* [The task]
Produce the listing below again, exactly as shown.

* [Data shown]

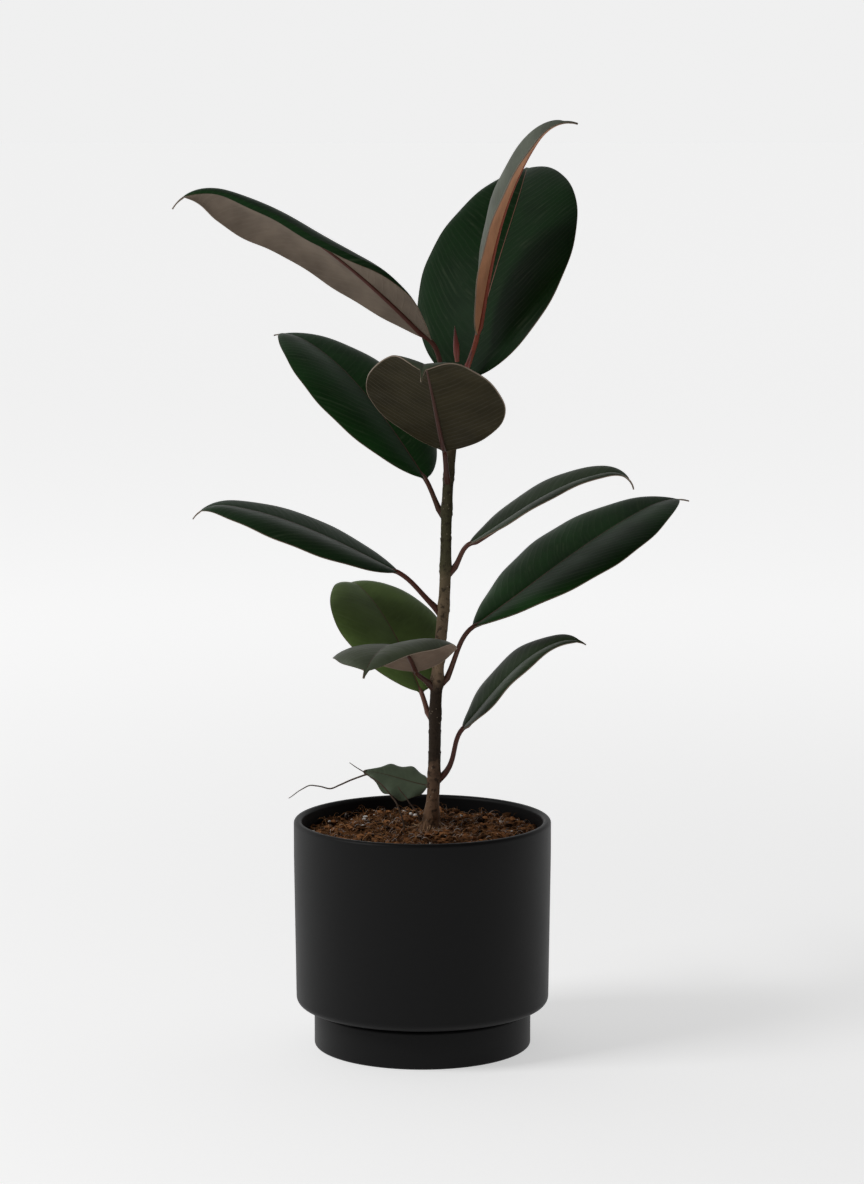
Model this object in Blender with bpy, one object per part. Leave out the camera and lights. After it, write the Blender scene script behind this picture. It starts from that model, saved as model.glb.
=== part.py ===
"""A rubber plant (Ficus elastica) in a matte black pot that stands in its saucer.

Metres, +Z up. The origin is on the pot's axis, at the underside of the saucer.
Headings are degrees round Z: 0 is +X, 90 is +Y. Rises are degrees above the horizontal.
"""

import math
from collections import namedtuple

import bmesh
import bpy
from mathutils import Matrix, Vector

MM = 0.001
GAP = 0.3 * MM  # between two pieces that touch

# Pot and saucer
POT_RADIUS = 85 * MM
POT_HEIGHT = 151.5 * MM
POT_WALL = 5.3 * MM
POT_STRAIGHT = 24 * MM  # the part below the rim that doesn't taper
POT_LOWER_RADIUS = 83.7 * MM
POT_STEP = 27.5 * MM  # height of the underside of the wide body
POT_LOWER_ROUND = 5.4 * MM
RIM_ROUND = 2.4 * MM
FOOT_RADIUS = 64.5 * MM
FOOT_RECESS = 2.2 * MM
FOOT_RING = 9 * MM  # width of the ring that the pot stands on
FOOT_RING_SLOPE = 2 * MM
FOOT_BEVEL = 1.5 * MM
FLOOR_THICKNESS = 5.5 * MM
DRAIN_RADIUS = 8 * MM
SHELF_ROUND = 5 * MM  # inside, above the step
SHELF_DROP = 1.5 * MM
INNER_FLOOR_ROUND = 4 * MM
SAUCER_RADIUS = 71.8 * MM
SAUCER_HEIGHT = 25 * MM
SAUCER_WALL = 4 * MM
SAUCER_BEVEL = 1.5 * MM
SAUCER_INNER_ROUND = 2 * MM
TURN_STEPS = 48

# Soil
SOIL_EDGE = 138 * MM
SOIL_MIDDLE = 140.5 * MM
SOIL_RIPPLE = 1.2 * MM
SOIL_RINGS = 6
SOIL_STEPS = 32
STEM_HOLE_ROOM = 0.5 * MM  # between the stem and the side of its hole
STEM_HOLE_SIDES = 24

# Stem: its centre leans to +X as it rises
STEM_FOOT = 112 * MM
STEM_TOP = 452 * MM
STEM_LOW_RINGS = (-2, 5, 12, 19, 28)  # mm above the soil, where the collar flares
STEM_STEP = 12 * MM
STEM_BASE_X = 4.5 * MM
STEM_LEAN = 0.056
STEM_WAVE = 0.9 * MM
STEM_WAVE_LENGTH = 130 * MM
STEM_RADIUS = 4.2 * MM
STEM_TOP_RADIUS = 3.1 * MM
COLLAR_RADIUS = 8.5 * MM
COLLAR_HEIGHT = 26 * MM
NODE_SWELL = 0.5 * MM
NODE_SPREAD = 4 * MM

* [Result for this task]
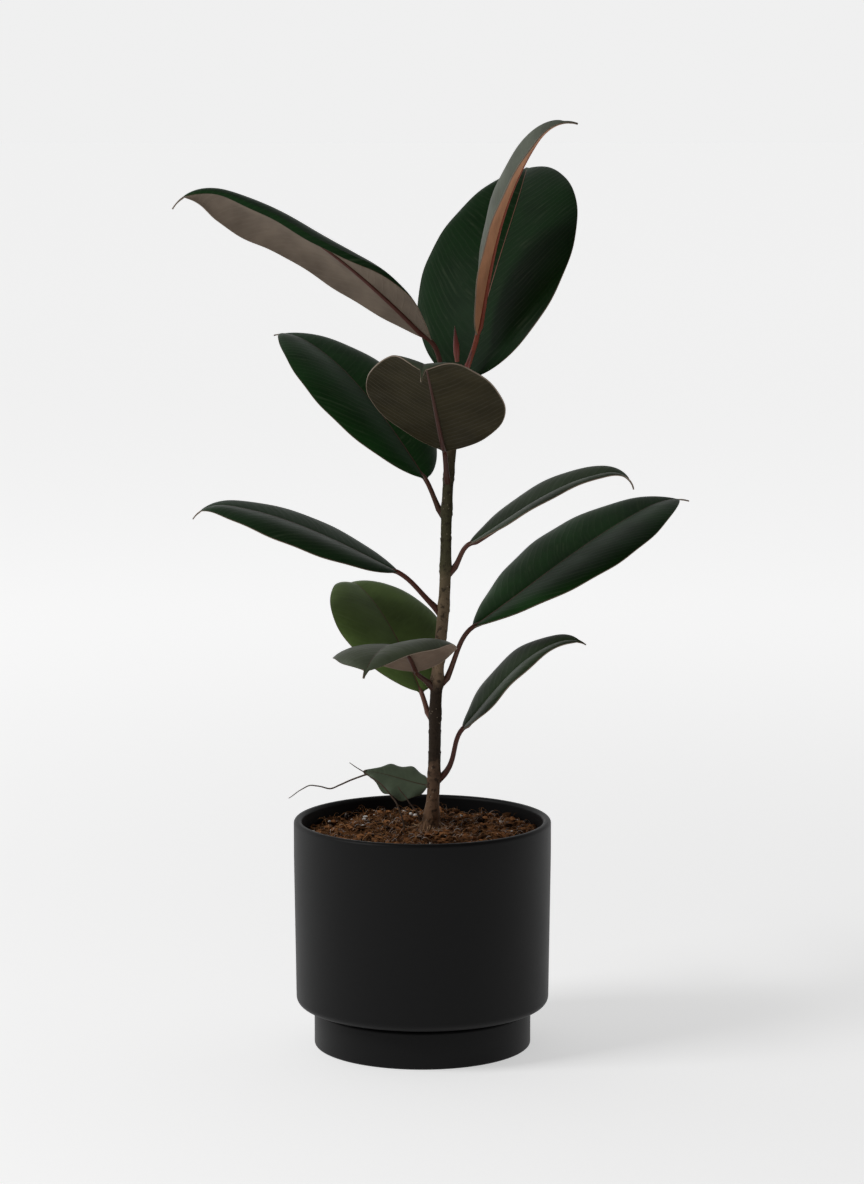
Model this object in Blender with bpy, one object per part. Leave out the camera and lights. After it, write the Blender scene script behind this picture. It starts from that model, saved as model.glb.
=== part.py ===
"""A rubber plant (Ficus elastica) in a matte black pot that stands in its saucer.

Metres, +Z up. The origin is on the pot's axis, at the underside of the saucer.
Headings are degrees round Z: 0 is +X, 90 is +Y. Rises are degrees above the horizontal.
"""

import math
from collections import namedtuple

import bmesh
import bpy
from mathutils import Matrix, Vector

MM = 0.001
GAP = 0.3 * MM  # between two pieces that touch

# Pot and saucer
POT_RADIUS = 85 * MM
POT_HEIGHT = 151.5 * MM
POT_WALL = 5.3 * MM
POT_STRAIGHT = 24 * MM  # the part below the rim that doesn't taper
POT_LOWER_RADIUS = 83.7 * MM
POT_STEP = 27.5 * MM  # height of the underside of the wide body
POT_LOWER_ROUND = 5.4 * MM
RIM_ROUND = 2.4 * MM
FOOT_RADIUS = 64.5 * MM
FOOT_RECESS = 2.2 * MM
FOOT_RING = 9 * MM  # width of the ring that the pot stands on
FOOT_RING_SLOPE = 2 * MM
FOOT_BEVEL = 1.5 * MM
FLOOR_THICKNESS = 5.5 * MM
DRAIN_RADIUS = 8 * MM
SHELF_ROUND = 5 * MM  # inside, above the step
SHELF_DROP = 1.5 * MM
INNER_FLOOR_ROUND = 4 * MM
SAUCER_RADIUS = 71.8 * MM
SAUCER_HEIGHT = 25 * MM
SAUCER_WALL = 4 * MM
SAUCER_BEVEL = 1.5 * MM
SAUCER_INNER_ROUND = 2 * MM
TURN_STEPS = 48

# Soil
SOIL_EDGE = 138 * MM
SOIL_MIDDLE = 140.5 * MM
SOIL_RIPPLE = 1.2 * MM
SOIL_RINGS = 6
SOIL_STEPS = 32
STEM_HOLE_ROOM = 0.5 * MM  # between the stem and the side of its hole
STEM_HOLE_SIDES = 24

# Stem: its centre leans to +X as it rises
STEM_FOOT = 112 * MM
STEM_TOP = 452 * MM
STEM_LOW_RINGS = (-2, 5, 12, 19, 28)  # mm above the soil, where the collar flares
STEM_STEP = 12 * MM
STEM_BASE_X = 4.5 * MM
STEM_LEAN = 0.056
STEM_WAVE = 0.9 * MM
STEM_WAVE_LENGTH = 130 * MM
STEM_RADIUS = 4.2 * MM
STEM_TOP_RADIUS = 3.1 * MM
COLLAR_RADIUS = 8.5 * MM
COLLAR_HEIGHT = 26 * MM
NODE_SWELL = 0.5 * MM
NODE_SPREAD = 4 * MM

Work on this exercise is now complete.